The standard form of a hyperbola is a way to write its equation that clearly shows its orientation and components. A hyperbola has two forms based on whether it is horizontal or vertical. For a horizontal hyperbola, the standard form is given by: \[ \frac{(x-h)^2}{a^2} - \frac{(y-k)^2}{b^2} = 1 \] Where

• \((h, k)\) is the center of the hyperbola
• \(a\) is the distance from the center to the vertices along the x-axis
• \(b\) is the distance from the center to the vertices along the y-axis

To convert the given general equation into the standard form, first rearrange and group the terms by their variables. Then, complete the square for each grouped variable, and adjust the equation so that it equals 1. As detailed in the solution, our equation simplifies to: \[ \frac{(x-5)^2}{25} - \frac{(y-2)^2}{4} = 1 \] indicating that it's a horizontal hyperbola centered at \((5, 2)\) with \(a^2 = 25\) and \(b^2 = 4\). This form is crucial for easily identifying other features of the hyperbola, including its vertices and foci.

Vertices and foci are key features of a hyperbola that define its shape and scale. The vertices are the closest points on each branch of the hyperbola. From the standard form equation, once you have identified \(a\) and \(b\), you can easily find these features. For our equation:

• We calculated \(a = 5\) (since \(a^2 = 25\)).
• This indicates that our vertices are located \(5\) units away from the center \((5, 2)\) along the x-axis, leading us to the vertices \((0, 2)\) and \((10, 2)\).
• For the foci, use \(c^2 = a^2 + b^2\). Here, \(c^2 = 25 + 4 = 29\), so \(c = \sqrt{29}\).
• The foci are \(5 \pm \sqrt{29}\) units away from the center along the x-axis, at \((5 + \sqrt{29}, 2)\) and \((5 - \sqrt{29}, 2)\).

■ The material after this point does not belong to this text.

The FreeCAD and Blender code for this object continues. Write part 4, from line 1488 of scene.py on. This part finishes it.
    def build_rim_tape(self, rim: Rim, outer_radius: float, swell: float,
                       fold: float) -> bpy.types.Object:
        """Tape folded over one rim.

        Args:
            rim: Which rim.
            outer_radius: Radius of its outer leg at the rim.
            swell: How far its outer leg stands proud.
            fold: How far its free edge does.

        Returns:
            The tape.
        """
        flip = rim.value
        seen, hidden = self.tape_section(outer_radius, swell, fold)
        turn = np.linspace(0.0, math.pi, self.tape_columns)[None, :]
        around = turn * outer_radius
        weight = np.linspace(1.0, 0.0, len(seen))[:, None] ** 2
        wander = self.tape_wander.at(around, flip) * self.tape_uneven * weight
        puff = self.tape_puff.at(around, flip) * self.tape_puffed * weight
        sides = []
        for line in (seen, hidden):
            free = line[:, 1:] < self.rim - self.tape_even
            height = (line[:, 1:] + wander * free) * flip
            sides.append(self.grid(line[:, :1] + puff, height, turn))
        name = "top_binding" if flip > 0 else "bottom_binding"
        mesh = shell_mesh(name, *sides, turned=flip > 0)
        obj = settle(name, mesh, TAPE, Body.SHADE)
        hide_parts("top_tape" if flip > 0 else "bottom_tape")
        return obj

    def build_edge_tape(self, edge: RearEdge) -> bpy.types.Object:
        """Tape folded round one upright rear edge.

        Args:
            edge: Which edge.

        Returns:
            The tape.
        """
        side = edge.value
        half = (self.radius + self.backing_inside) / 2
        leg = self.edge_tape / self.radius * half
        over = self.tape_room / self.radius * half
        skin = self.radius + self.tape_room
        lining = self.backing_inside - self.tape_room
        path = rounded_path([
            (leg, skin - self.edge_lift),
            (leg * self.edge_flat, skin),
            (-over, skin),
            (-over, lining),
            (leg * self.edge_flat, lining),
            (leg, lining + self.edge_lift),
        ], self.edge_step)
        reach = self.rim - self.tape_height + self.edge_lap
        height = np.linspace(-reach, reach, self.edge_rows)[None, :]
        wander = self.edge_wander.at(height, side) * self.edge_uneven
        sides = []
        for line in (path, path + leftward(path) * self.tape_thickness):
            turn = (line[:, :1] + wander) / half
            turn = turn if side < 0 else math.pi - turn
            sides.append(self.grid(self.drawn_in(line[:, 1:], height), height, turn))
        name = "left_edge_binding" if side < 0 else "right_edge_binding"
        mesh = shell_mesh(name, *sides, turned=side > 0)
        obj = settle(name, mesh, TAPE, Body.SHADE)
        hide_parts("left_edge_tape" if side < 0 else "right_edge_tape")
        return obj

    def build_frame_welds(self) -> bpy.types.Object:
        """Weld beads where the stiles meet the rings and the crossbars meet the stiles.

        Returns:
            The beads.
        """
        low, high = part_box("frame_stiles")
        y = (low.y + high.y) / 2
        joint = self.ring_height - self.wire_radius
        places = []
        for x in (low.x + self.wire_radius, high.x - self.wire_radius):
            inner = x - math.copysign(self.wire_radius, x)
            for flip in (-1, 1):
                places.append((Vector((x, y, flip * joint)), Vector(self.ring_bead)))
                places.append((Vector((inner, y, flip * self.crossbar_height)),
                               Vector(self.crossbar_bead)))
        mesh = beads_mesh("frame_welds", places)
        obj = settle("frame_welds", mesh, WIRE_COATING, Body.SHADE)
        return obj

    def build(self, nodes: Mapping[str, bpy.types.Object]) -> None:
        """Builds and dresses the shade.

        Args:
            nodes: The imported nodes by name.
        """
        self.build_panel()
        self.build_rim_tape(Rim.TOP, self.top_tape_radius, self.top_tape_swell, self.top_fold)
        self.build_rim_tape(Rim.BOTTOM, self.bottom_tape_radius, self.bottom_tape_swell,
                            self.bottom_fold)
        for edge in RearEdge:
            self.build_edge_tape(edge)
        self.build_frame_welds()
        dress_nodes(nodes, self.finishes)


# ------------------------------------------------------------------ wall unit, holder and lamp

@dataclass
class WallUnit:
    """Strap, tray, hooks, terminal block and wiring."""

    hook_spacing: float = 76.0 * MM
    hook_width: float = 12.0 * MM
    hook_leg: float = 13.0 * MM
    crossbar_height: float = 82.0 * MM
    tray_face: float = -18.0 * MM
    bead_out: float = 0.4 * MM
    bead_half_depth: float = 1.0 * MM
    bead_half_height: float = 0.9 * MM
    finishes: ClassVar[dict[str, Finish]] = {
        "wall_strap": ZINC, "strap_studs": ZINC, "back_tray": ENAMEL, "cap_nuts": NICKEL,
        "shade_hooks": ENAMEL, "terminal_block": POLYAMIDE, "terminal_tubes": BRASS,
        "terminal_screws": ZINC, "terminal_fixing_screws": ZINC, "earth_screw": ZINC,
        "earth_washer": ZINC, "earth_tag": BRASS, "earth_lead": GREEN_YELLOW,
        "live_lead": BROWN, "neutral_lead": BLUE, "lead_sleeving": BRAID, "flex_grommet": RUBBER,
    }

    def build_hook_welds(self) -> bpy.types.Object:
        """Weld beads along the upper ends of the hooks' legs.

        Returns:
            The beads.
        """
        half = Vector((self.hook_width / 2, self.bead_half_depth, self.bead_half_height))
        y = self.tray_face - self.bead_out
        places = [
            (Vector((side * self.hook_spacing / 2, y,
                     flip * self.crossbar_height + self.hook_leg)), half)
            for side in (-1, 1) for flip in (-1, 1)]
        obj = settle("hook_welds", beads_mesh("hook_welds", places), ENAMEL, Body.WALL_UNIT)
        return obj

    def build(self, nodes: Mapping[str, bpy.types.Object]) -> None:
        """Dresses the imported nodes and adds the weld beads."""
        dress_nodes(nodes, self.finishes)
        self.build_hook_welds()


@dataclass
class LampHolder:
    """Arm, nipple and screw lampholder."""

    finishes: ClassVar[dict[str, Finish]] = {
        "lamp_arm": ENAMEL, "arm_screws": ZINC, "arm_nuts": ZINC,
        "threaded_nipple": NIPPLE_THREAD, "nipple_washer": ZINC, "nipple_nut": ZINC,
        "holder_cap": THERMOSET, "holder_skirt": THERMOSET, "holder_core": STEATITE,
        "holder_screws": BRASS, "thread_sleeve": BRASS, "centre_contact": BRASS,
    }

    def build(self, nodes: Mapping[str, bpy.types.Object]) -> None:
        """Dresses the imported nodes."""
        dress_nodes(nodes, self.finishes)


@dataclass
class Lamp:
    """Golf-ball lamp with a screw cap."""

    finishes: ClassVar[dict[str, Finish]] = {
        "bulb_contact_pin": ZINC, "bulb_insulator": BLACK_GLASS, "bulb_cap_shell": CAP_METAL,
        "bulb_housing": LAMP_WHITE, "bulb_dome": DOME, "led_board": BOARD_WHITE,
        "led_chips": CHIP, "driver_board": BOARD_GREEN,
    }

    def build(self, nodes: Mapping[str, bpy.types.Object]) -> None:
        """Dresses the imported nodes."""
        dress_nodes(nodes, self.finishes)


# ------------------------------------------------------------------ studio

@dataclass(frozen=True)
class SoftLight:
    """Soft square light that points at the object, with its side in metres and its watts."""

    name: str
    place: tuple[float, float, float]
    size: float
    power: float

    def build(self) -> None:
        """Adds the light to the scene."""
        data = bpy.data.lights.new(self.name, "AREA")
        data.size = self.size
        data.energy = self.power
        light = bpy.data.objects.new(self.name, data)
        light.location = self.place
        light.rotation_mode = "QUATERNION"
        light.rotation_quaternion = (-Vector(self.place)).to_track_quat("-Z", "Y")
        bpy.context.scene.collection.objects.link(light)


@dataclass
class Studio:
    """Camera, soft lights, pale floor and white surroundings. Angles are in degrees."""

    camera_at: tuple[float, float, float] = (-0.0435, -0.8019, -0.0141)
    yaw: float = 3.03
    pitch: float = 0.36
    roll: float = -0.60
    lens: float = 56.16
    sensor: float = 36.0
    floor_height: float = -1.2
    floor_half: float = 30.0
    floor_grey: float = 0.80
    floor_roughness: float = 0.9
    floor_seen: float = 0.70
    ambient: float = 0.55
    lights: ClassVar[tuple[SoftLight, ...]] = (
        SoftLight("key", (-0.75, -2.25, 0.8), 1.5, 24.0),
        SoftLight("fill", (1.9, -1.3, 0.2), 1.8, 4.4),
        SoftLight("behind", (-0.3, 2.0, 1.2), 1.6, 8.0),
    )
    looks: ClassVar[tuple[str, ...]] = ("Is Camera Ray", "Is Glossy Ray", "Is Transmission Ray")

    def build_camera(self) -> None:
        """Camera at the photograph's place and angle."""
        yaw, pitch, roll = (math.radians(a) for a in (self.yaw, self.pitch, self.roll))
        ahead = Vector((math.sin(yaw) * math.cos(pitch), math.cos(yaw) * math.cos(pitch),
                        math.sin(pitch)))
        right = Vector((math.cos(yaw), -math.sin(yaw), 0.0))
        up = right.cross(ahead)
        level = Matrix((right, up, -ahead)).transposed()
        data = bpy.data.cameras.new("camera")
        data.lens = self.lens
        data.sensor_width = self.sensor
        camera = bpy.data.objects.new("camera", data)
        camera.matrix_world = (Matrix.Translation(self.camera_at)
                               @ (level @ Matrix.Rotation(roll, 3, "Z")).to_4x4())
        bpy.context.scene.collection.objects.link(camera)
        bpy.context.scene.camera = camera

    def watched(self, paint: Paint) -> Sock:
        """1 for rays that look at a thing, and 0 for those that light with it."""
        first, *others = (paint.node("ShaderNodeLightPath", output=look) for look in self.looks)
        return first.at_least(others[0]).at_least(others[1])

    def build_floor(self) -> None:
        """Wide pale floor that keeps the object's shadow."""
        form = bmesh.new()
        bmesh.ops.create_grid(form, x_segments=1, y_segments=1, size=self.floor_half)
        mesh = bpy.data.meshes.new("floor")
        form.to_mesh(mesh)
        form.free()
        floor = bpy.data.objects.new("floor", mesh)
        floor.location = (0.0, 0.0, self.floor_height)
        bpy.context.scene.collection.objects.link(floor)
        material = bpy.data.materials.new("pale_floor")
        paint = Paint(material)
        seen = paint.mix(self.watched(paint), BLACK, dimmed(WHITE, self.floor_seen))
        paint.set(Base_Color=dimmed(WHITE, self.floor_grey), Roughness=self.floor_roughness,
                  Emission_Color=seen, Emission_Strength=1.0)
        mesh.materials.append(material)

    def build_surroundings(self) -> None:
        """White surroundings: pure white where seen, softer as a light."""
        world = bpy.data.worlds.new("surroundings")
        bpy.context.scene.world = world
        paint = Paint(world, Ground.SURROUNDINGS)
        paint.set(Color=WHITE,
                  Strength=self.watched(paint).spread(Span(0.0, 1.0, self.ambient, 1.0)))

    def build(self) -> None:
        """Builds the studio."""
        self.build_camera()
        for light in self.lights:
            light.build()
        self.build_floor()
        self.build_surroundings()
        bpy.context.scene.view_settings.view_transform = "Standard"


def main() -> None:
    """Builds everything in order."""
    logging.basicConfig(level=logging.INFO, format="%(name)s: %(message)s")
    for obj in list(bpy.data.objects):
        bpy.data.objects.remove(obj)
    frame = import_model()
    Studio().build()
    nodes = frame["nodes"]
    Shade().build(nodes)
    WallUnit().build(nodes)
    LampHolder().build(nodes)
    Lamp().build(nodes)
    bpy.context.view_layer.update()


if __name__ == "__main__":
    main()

These points help visualize the hyperbola's structure and can be pivotal in graphing its shape accurately.

Asymptotes in a hyperbola are crucial lines that the hyperbola approaches but never touches. They indicate the general direction that the 'arms' of the hyperbola point and are especially useful in graphing because they help sketch the hyperbola's shape. For a hyperbola in standard form \[ \frac{(x-h)^2}{a^2} - \frac{(y-k)^2}{b^2} = 1 \], the equations of the asymptotes are derived based on its orientation. For a horizontal hyperbola, the asymptotes are calculated using the slope \(\pm \frac{b}{a}\). In our example, with \(a^2 = 25\) and \(b^2 = 4\), this calculation provides:

• \(a = 5\)
• \(b = 2\)
• Thus, the slope is \(\pm \frac{2}{5}\)

This leads to the asymptote equations: \[y - 2 = \pm \frac{2}{5}(x - 5)\] These asymptotes help frame the hyperbola within its coordinate plane, offering a reference for graphing and observing its boundaries without intersection.